The main importance of estate planning is managing one’s assets. Assets may include but are not limited to a house, personal bank accounts, and investments. With estate planning, couples will designate an agent or fiduciary to make important decisions for them both while they are alive and after passing away. An example would be designating someone to pay daily living expenses should you lose capacity or appointing a guardian to take care of your minor children. Families with special needs children have additional considerations with their estate plans.

Ms. Salazar recommends that couples should consider setting up an estate plan as soon as they get married. There is a misconception that if someone dies with a spouse and children, their assets will go directly to their spouse. This is not the case. In New York, the first $50,000 will go to the surviving spouse. The balance of the estate is then split fifty percent to the spouse and then fifty percent to the children, even if they are minors. This will obviously pose a problem with minor children as they cannot clearly control monies. For those couples without children, this may not be ideal if one may want a parent or another family member to inherit their money.

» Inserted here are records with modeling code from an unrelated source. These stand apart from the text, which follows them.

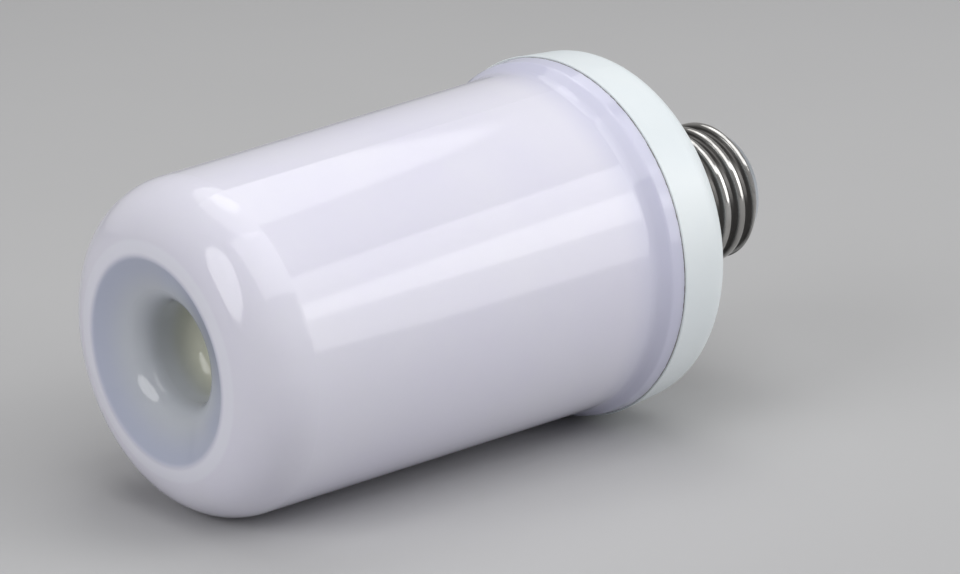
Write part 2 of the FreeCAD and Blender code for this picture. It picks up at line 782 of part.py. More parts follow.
def make_leads():
    live = route_points(LIVE_ROUTE, board_top, rivet_tail_level)
    keep_shape("live_wire", lead_tube(live, size.wire_radius.value))
    slot_level = neck_top - size.wire_slot_depth + size.wire_radius + size.fit_gap * 2
    neutral = route_points(NEUTRAL_ROUTE, board_top, slot_level)
    neutral.append(Vector(-shell_bore_radius.value, 0, slot_level.value))
    keep_shape("neutral_wire", lead_tube(neutral, size.wire_radius.value))
    leads = []
    for route in TOP_LEAD_ROUTES:
        leads.append(lead_tube(route_points(route, board_level, core_end), size.lead_radius.value))
    keep_shape("top_board_leads", Part.makeCompound(leads))


def build():
    make_cover()
    make_housing()
    make_screw_cap()
    make_insulator()
    make_contact()
    make_core_tube()
    make_flex_board()
    for number in range(1, ROW_COUNT + 1):
        make_led_row(number)
    make_top_board()
    make_driver_board()
    make_screws()
    make_pins()
    for label, spec in STANDING_CANS.items():
        make_can(label, spec)
    for label, spec in CHIPS.items():
        make_chip(label, spec)
    for label, spec in LYING_CANS.items():
        make_lying_can(label, spec)
    make_inductor()
    make_leads()


def check_document():
    """Stop on any failed object or bad shape, before a file is written."""
    doc.recompute()
    for thing in doc.Objects:
        if "Invalid" in thing.State or "Error" in thing.State:
            raise RuntimeError(f"{thing.Label} failed: {thing.State}")
        if thing.TypeId == "Sketcher::SketchObject" and thing.solve() != 0:
            raise RuntimeError(f"{thing.Label} does not solve")
    for node in nodes:
        if node.Shape.isNull() or not node.Shape.isValid() or not node.Shape.Solids:
            raise RuntimeError(f"{node.Label} has no valid solid")


def write_parts():
    os.makedirs("parts", exist_ok=True)
    for node in nodes:
        node.Shape.exportStep(os.path.join("parts", f"{node.Label}.step"))
        solids = len(node.Shape.Solids)
        print(f"{node.Label}: {solids} solid(s), {node.Shape.Volume:.1f} mm3")


build()
check_document()
write_parts()
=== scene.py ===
import logging
import math
import random
from dataclasses import dataclass, field
from enum import Enum
from functools import cache

import bmesh
import bpy
from mathutils import Matrix, Vector, noise


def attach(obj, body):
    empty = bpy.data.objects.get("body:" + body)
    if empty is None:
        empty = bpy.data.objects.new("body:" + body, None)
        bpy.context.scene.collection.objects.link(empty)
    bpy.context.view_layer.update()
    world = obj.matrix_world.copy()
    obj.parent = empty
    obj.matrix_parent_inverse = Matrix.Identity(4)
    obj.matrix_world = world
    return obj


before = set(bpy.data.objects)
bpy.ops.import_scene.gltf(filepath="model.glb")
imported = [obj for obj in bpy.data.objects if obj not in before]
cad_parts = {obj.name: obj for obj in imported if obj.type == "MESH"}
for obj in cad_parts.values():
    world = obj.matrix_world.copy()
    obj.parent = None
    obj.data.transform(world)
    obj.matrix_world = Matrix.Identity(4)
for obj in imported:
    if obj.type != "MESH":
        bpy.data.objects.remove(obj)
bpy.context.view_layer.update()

LOG = logging.getLogger("flame_bulb")
MM = 0.001
FULL_TURN = 2.0 * math.pi
AXIS = Vector((0.0, 0.0, 1.0))
ORIGIN = Vector((0.0, 0.0, 0.0))
WELD_DISTANCE = 1e-7

Colour = tuple[float, float, float]
Point = tuple[float, float, float]
Span = tuple[float, float]
Socket = bpy.types.NodeSocket
Group = bpy.types.ShaderNodeTree


class Sum(Enum):
    """Sums that a Math node can do, by the names used here."""

    ADD = "ADD"
    SUBTRACT = "SUBTRACT"
    MULTIPLY = "MULTIPLY"
    DIVIDE = "DIVIDE"
    POWER = "POWER"
    ABSOLUTE = "ABSOLUTE"
    FRACTION = "FRACT"
    ANGLE = "ARCTAN2"
    LESS = "LESS_THAN"
    GREATER = "GREATER_THAN"
    LOWEST = "MINIMUM"
    HIGHEST = "MAXIMUM"


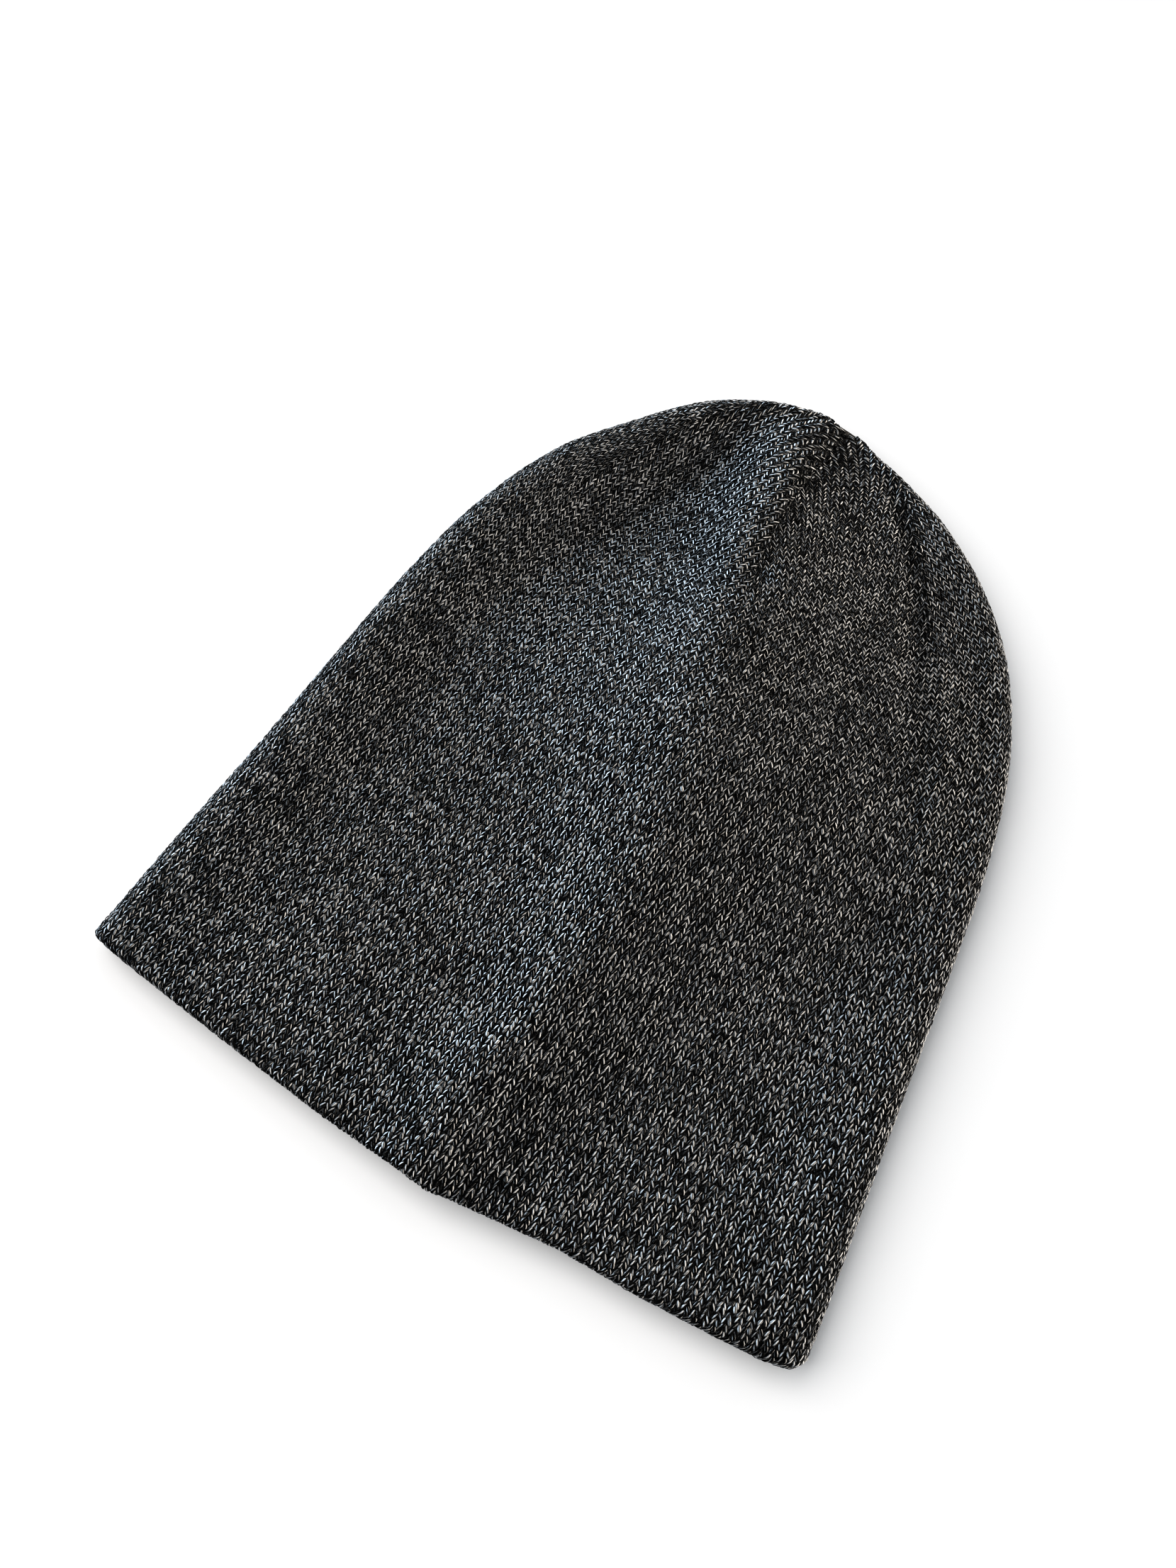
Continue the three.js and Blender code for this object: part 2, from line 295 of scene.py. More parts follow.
def along(rows, column, at):
    """A column's value at places along a table: a cubic through its rows, with mean slopes at each."""
    x, y = rows["y"], rows[column]
    slope = np.empty_like(y)
    slope[1:-1] = (y[2:] - y[:-2]) / (x[2:] - x[:-2])
    slope[0] = (y[1] - y[0]) / (x[1] - x[0])
    slope[-1] = (y[-1] - y[-2]) / (x[-1] - x[-2])
    at = np.clip(at, x[0], x[-1])
    i = np.clip(np.searchsorted(x, at, side="right") - 1, 0, len(x) - 2)
    span = x[i + 1] - x[i]
    t = (at - x[i]) / span
    rise = smooth(t)
    value = (1 - rise) * y[i] + rise * y[i + 1]
    return value + t * (1 - t) * span * ((1 - t) * slope[i] - t * slope[i + 1])


def bell(offset, spread):
    """One at the middle, falling to nothing on both sides: e to the minus square of offset by spread."""
    return np.exp(-((offset / spread) ** 2))


def relief(x, y):
    """Height added to the upper side: a bell along the crease and the swelling, steeper on one side, a bell
    cut along each dart with a step across it, and a bell for each puff."""
    z = np.zeros_like(x)
    for ridge in (CREASE, SWELLING):
        offset = x - along(ridge, "x", y)
        spread = np.where(offset < 0, along(ridge, "left", y), along(ridge, "right", y))
        z += np.maximum(along(ridge, "height", y), 0) * bell(offset, spread)
    for step, dart in DARTS:
        offset, spread = x - along(dart, "x", y), along(dart, "spread", y)
        depth = np.where(y > dart["y"][0], np.maximum(along(dart, "depth", y), 0), 0)
        z -= depth * bell(offset, spread)
        z -= depth * step * np.tanh(offset / spread) * bell(offset, STEP_SPREAD)
    for puff_x, puff_y, height, across, lengthways in PUFFS:
        z += height * bell(x - puff_x, across) * bell(y - puff_y, lengthways)
    return z


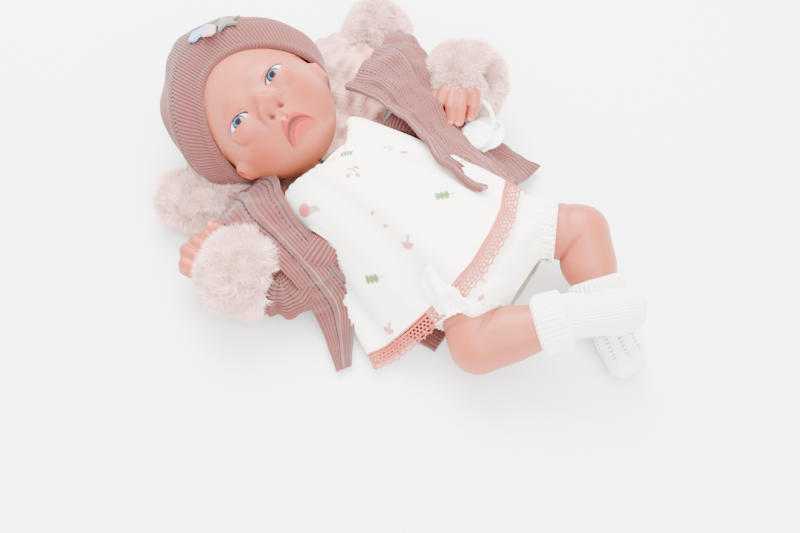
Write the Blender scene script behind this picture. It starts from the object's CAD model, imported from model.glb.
"""Visual model of a soft-bodied baby doll lying on its back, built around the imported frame.

Lengths in this script are millimetres; mesh data is scaled to metres when it is written.
"""
import math

import bpy
import numpy as np
from mathutils import Matrix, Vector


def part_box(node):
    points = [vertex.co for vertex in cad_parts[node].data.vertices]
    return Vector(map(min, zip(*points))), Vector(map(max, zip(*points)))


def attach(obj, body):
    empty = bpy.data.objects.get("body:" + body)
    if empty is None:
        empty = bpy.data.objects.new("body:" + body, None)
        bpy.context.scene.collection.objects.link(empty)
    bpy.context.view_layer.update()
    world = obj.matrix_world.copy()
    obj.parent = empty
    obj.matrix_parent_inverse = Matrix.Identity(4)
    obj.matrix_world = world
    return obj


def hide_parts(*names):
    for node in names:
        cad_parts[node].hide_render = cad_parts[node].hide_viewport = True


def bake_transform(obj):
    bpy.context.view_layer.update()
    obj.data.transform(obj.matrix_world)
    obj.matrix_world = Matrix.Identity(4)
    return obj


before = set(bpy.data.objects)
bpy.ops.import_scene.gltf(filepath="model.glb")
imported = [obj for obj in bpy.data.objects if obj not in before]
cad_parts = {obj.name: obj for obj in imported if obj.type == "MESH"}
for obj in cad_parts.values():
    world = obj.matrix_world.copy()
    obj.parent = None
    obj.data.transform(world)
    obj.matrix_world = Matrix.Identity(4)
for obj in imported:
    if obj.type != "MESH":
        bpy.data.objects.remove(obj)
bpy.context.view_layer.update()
MM = 0.001
TAU = 2 * math.pi


# ---- small maths --------------------------------------------------------------------------------
def vec(*numbers):
    return np.array(numbers, float)


def unit(v):
    v = np.asarray(v, float)
    return v / np.maximum(np.linalg.norm(v, axis=-1, keepdims=True), 1e-9)


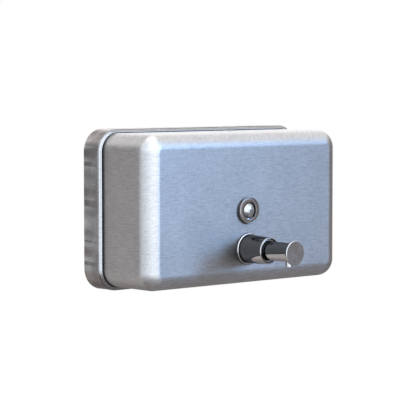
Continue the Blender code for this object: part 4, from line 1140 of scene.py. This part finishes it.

“If you have assets or a disabled child, estate planning is essential to ensure your wishes are met,” Salazar says. “If you lose capacity or should you pass away, there will not be any questions. Whomever you are appointing has guidelines and it makes it much easier than having to figure out what you would have wanted. No one will know that.” 

Some families opt for a living trust in lieu of a will. A living trust is a legal document that allows your estate to avoid probate and directs a Trustee to distribute your trust estate pursuant to your wishes. This option avoids the process of probate, which is the lengthy and costly process whereby the court appoints an executor nominated in a Last Will. It could take months or years before an executor is appointed. This may not be ideal if you want your spouse and children to have immediate access to your assets.

Salazar says that unfortunately the majority of her clients begin estate planning over the age 50. She says it’s not a good idea to wait this long because accidents or unforeseen events can happen. Even if you do not have kids, it is still encouraged to make sure there is an agent to make proper arrangements for you and your partner.

“It is something that you don’t want to think about, but you need to ask the questions: what if this happens to me? How can I make this easier for my loved ones?” Salazar says. These are questions that no one wants to think about but ones that we really should.